My hairs stood on end. Why did I not know Gao Qi liked reading these books? Why did I not have any impression of this? I knew he had unique interests, but I thought he was just into western literature like me, maybe some novels that explored the dark side of humanity. But he actually liked to read about dissection?

"What's wrong? Why do you look so shocked, Ah Shen? Forgot that I'm in Forensic Medicine?" Gao Qi's voice was melodic and alluring.

Forensic Medicine… Gao Qi studied Forensic Medicine?!

Yes he majors in Forensic Medicine… Why didn't I think of this earlier?

I remembered this as soon as I got reminded of it. That's right, Gao Qi majors in Forensic Medicine.

"Anyway, if I wasn't doing Forensic Medicine, you'd find me weird if I read such books, right?

"You think I'm a weirdo too, just like the others?" Slight pain flashed past Gao Qi's eyes, but his voice did not carry the slightest hint of blame.

My heart tightened, and I reached for his face.

He held onto my outstretched hand, and the chill from his fingers reminded me of Nie Zun.

Nie Zun was always this cold.

"Ah Shen, since we're already together, don't leave me, please," Gao Qi said, embracing me in a hug.

Leaning against his shoulder, I shivered slightly in his arms.

We were… together? We got together after what happened in that previous dream? Like lovers?

"We… How long have we been together?" I asked hesitantly.

Gao Qi sounded gentle, "Almost a month. You forgot again, dumbo."

I pushed him away gently, looking into his eyes. I did not know what to say. This face which drew me like a moth to a flame is right in front of me now, telling me that he and I are lovers, and that we have already been together for almost a month now.
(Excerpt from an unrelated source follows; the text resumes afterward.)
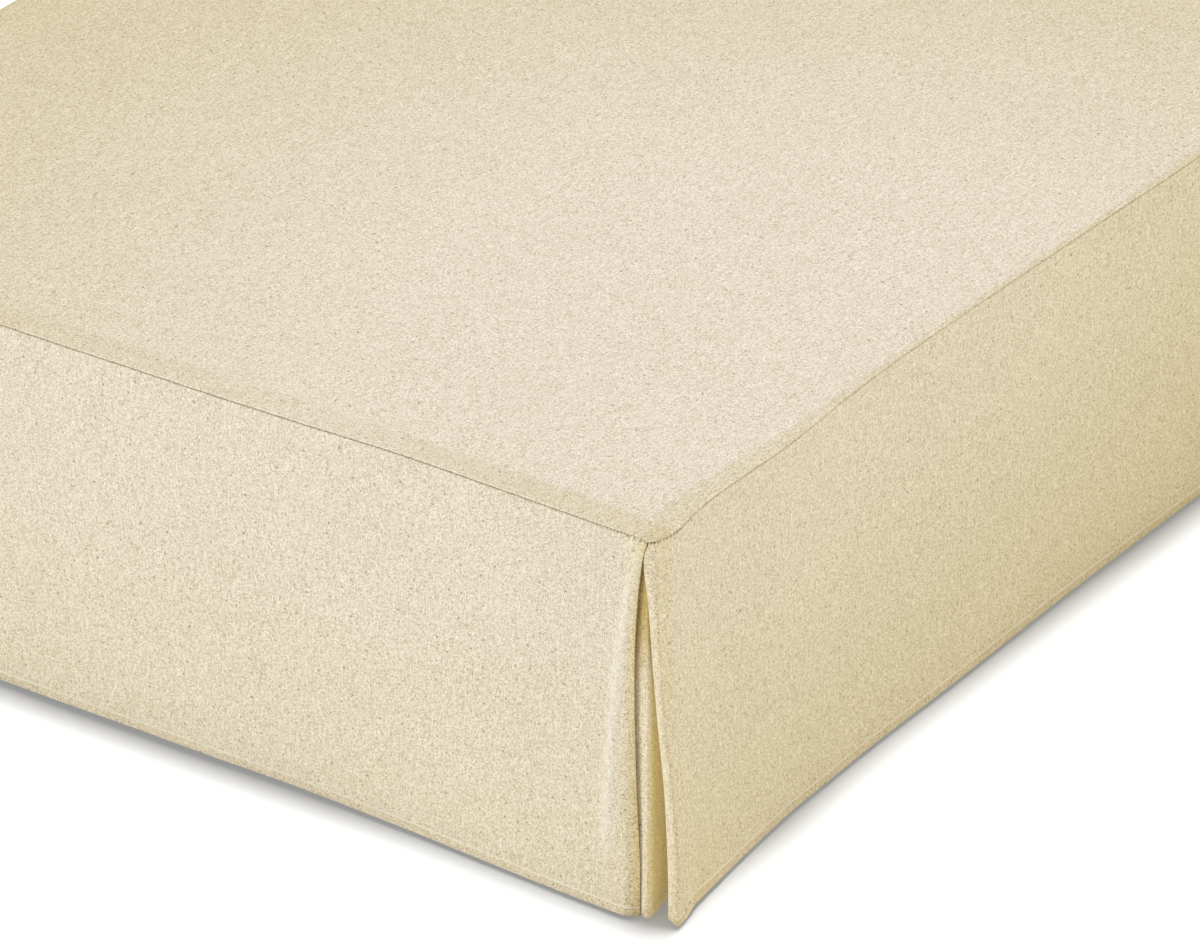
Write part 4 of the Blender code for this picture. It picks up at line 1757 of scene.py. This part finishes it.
@dataclass(frozen=True)
class WoodFinish:
    """Dark stained and lacquered beech."""

    STRETCH = (1.0, 1.0, 0.08)      # the grain runs upright
    LINE_SCALE = 420.0
    MOTTLE_SIZE = 0.03
    ROUGH_RANGE = 0.25

    name: str
    dark: Color
    light: Color
    roughness: float = 0.42

    def material(self, effects: Effects) -> bpy.types.Material:
        """Build the material.

        Args:
            effects: The shared node groups.

        Returns:
            The feet's wood.
        """
        material, nodes, shader = new_material(self.name, self.roughness, sheen=0.0, specular=0.5)
        own = nodes.node("ShaderNodeTexCoord").outputs["Object"]
        stretched = nodes.node("ShaderNodeVectorMath", {0: own, 1: self.STRETCH}, operation="MULTIPLY")
        lines = nodes.noise(stretched.outputs["Vector"], self.LINE_SCALE, detail=3.0, roughness=0.65)
        slow = nodes.group(effects.mottle, place=own, size=self.MOTTLE_SIZE).outputs["Tone"]
        share = nodes.math("ADD", nodes.math("ADD", lines, slow), 0.5, clamp=True)
        nodes.feed(shader.inputs["Base Color"], nodes.mix(share, solid(self.dark), solid(self.light)))
        rough = nodes.math("MULTIPLY_ADD", lines, self.ROUGH_RANGE, self.roughness)
        nodes.feed(shader.inputs["Roughness"], rough)
        bump(nodes, shader, lines, strength=0.25, distance=0.0002)
        return material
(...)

However, I did not seem happy about this. I could not remember a thing, and I do not recall anything about this particular piece of memory which seemed like it was a real fragment from the past.

What exactly happened then?

Did she really have her reasons?

No, I cannot create excuses for her, I cannot forgive her. She took over my body and hurt my lover.

But… I looked at the face in front of me.

How much did I forget…

"Ah Shen, I'll bring you to the lab, okay?" Gao Qi pulled me by the hand, his gaze gentle. I nodded, as if possessed.

Gao Qi walked down from the rooftop unhurriedly.

There were some glances as we passed through the school grounds. These gazes were chilly, full of jealousy and incredulity.

Still like this even when we've been together for a month?

"Gao Qi, why are you together with me?" I asked as we walked.

Gao Qi answered without turning back, "Because I like you, don't you know that?"

He looked back after speaking. His smile looked mischievous and his gaze seemed to contain a slight malice.

I was rather stunned. This gaze, why did it resemble Gaoqin Jiuye so much?